[Modeling code records]
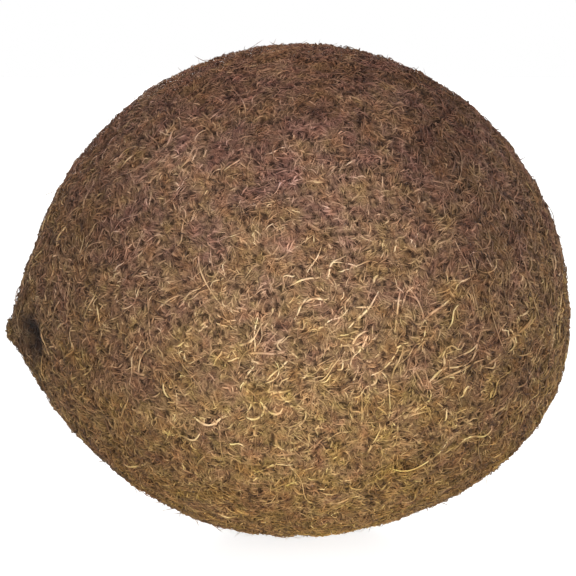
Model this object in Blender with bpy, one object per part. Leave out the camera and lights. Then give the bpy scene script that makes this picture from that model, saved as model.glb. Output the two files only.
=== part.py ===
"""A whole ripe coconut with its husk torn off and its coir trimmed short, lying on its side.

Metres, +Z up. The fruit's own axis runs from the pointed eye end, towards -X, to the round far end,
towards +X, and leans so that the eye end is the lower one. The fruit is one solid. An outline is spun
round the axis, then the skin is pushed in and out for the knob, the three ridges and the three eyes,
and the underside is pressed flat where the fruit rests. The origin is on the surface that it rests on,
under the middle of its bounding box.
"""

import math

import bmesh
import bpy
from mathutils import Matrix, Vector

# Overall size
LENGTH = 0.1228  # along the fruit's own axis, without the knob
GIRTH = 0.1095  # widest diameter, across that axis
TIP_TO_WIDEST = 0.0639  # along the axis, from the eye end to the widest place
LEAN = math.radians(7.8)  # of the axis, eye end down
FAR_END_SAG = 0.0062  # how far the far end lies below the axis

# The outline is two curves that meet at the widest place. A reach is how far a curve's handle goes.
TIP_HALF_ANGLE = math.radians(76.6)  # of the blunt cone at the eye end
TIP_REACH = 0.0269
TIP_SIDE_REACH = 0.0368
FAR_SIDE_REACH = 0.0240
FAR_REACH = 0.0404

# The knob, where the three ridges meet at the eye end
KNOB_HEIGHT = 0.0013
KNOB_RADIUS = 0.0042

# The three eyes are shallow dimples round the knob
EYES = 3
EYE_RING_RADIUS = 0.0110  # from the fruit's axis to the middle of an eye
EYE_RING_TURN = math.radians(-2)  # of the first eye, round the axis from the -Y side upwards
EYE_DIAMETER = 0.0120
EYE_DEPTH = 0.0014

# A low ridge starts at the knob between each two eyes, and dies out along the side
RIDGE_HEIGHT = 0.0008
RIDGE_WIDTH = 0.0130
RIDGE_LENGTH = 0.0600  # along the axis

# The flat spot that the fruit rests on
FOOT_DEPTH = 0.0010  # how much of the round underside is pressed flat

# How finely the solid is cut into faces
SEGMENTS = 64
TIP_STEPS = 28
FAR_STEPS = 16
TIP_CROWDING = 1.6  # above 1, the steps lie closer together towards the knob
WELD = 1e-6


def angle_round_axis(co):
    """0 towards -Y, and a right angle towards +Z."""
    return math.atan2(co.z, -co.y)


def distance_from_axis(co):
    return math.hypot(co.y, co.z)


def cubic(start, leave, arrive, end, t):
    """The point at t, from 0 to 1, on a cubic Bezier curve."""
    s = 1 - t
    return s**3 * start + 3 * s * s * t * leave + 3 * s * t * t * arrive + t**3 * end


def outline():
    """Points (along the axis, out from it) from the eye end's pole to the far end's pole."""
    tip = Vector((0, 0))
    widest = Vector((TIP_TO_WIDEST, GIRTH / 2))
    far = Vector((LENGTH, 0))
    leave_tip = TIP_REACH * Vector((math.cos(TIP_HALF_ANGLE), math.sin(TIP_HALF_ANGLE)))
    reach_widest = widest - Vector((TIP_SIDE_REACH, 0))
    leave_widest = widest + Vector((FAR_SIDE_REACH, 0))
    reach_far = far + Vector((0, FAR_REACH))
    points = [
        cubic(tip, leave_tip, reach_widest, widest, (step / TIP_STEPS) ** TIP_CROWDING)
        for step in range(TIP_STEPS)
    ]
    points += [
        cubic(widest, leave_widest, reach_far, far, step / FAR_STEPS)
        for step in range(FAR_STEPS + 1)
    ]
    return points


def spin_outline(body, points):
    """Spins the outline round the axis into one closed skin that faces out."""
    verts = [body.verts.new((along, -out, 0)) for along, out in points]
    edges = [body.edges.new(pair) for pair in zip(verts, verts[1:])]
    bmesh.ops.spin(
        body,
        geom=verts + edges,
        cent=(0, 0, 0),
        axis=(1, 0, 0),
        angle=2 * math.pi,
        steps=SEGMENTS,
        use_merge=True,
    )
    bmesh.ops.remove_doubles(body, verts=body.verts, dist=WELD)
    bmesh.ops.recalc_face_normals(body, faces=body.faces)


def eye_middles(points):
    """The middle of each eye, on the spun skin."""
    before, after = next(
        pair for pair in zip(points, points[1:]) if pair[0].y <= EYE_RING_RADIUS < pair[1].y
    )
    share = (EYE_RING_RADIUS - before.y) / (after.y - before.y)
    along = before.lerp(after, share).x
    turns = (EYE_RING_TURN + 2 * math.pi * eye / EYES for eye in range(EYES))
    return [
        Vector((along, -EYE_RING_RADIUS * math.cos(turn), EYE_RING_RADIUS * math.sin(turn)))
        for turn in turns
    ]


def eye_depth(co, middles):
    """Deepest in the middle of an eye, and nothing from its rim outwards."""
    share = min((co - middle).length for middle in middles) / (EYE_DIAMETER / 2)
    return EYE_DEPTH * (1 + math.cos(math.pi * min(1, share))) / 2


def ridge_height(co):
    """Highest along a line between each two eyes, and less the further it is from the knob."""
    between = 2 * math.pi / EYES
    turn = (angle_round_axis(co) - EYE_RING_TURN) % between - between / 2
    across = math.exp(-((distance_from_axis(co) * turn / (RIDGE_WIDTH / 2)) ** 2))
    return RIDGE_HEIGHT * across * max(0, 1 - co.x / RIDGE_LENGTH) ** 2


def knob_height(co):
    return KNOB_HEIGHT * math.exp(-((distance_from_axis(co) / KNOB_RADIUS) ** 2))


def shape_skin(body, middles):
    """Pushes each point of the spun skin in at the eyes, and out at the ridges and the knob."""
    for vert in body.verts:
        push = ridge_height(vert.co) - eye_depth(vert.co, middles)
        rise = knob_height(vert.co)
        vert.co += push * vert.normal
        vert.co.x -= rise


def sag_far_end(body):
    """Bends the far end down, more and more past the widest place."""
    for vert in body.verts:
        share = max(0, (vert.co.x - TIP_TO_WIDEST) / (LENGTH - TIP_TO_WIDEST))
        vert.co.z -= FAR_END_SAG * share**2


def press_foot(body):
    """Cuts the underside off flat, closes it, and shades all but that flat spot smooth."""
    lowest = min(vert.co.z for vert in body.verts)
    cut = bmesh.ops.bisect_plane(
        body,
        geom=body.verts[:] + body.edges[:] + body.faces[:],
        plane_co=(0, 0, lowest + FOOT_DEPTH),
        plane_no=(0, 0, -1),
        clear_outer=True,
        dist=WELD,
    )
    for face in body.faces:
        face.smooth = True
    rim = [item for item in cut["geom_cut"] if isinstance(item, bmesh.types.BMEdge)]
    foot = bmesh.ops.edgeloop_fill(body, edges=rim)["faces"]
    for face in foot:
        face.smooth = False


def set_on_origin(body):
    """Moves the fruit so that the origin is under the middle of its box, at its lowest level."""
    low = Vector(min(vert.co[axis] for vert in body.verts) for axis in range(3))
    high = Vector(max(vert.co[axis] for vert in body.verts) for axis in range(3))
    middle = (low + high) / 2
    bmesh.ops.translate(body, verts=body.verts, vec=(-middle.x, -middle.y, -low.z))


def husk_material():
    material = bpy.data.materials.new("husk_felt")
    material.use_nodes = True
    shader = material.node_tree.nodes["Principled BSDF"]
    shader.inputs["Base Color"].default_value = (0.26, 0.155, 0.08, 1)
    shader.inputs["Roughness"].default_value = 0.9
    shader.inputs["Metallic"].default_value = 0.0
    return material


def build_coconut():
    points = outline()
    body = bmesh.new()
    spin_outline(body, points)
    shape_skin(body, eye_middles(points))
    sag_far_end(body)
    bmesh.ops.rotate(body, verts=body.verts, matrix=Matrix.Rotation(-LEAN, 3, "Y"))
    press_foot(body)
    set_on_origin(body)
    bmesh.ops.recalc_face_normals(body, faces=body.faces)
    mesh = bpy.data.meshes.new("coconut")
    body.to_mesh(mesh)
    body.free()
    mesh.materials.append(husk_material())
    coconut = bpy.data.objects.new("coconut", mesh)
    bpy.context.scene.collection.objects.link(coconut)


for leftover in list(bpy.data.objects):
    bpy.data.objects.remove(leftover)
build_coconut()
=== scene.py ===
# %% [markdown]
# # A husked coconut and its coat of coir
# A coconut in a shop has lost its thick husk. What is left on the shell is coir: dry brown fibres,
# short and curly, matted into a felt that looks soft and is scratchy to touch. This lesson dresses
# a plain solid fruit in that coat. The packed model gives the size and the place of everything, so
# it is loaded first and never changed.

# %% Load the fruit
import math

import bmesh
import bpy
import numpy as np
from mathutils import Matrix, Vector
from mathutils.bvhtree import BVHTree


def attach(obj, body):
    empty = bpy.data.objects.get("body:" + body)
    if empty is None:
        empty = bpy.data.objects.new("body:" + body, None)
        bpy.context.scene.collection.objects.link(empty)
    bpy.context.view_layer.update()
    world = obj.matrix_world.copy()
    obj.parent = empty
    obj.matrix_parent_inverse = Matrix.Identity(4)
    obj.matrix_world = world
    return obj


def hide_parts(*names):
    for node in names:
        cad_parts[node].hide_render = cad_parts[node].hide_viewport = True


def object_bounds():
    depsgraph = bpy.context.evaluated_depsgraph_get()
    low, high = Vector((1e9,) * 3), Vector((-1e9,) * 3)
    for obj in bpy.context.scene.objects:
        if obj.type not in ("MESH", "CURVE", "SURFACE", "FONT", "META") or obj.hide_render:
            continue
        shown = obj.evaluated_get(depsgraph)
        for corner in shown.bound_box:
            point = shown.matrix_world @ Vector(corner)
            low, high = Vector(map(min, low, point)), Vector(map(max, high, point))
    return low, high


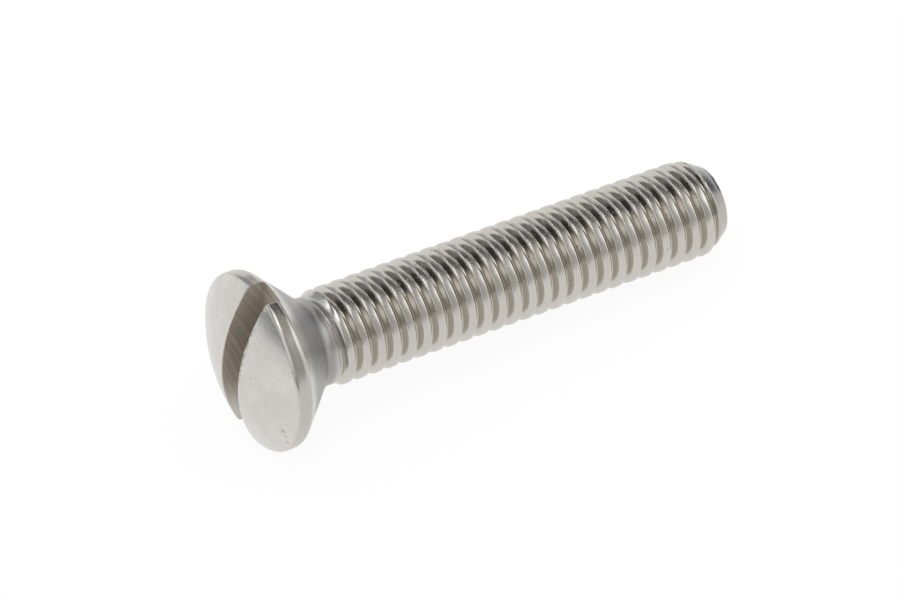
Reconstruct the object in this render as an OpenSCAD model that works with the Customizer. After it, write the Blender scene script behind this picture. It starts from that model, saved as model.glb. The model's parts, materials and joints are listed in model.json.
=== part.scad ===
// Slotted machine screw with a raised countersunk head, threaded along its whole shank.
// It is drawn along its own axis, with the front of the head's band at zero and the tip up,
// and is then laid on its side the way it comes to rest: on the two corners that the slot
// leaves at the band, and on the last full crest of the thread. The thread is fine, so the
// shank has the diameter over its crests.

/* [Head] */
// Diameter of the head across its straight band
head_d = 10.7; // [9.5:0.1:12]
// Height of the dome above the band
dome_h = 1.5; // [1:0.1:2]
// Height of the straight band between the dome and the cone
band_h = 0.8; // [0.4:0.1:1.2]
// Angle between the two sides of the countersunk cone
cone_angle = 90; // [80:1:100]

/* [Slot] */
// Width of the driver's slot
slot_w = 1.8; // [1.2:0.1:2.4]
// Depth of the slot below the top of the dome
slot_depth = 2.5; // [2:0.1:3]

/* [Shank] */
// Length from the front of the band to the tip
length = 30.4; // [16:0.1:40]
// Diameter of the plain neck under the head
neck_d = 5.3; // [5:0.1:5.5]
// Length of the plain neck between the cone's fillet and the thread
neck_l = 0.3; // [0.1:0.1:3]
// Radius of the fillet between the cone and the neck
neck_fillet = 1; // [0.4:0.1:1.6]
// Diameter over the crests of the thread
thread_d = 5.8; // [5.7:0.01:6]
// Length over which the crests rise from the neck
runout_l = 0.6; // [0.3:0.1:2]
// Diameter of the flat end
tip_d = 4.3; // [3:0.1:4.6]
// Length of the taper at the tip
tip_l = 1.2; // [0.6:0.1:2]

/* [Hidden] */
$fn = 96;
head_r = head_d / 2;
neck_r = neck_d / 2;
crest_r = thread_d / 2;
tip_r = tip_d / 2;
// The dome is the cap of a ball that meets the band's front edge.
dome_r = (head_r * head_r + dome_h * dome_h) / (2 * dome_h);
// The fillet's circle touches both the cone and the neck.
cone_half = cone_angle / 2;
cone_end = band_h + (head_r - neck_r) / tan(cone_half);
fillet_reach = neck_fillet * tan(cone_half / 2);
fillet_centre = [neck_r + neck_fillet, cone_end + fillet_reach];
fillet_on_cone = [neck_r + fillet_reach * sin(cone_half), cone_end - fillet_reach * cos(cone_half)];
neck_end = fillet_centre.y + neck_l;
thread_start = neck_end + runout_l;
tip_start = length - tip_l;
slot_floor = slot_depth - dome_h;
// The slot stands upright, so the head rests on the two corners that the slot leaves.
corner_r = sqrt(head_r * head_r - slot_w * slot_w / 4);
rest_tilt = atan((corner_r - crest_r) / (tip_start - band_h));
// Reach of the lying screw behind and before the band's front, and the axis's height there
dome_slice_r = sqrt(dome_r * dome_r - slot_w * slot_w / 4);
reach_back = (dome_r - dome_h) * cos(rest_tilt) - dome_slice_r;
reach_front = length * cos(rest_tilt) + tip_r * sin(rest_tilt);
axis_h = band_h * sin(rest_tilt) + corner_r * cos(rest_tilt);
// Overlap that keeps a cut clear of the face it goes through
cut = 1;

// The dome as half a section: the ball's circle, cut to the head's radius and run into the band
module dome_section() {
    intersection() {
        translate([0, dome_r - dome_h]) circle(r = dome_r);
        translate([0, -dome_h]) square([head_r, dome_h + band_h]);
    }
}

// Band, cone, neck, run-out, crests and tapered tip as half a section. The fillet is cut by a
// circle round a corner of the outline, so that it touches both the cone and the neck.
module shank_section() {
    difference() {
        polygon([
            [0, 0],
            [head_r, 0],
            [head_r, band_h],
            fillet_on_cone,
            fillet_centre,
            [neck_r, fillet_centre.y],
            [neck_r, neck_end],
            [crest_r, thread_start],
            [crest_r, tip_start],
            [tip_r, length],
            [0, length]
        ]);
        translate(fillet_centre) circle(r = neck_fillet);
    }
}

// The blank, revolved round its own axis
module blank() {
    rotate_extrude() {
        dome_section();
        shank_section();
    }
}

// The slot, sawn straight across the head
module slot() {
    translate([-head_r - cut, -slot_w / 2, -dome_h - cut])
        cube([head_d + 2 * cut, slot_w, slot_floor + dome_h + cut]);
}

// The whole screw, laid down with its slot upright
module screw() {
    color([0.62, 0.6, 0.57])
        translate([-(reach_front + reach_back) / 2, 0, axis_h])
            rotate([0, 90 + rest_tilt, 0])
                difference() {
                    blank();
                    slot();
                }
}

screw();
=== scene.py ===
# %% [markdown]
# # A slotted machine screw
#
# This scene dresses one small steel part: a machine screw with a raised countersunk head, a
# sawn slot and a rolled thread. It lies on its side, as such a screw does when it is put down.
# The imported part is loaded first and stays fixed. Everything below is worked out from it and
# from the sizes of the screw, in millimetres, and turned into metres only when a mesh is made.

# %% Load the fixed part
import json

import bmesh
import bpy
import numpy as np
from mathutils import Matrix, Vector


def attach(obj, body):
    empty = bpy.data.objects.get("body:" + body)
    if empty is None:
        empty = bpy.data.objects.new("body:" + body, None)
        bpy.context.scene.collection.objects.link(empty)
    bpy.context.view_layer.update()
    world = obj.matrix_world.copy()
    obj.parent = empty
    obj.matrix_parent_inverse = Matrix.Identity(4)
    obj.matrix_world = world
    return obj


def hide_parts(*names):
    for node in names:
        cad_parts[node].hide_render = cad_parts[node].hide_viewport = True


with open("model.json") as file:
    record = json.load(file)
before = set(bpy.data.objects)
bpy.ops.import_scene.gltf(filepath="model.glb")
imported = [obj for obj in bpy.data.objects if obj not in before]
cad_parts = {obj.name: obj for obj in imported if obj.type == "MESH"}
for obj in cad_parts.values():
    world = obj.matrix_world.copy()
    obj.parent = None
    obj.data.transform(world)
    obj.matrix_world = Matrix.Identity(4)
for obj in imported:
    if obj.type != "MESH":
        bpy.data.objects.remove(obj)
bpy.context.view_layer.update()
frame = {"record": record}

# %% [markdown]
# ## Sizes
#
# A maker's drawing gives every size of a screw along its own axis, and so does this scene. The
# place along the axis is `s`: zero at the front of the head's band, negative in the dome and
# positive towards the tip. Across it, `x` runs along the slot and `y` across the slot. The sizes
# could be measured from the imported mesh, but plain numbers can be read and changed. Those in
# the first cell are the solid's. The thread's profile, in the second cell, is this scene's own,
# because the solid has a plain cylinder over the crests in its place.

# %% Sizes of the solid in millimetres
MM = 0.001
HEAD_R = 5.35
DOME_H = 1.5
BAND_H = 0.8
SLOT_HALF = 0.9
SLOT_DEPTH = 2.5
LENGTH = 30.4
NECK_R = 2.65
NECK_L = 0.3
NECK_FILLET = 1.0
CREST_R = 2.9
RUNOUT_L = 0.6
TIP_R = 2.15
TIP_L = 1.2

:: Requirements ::
How many lines in the records hold the string "imported"? Reply with the number alone.

:: Response ::
5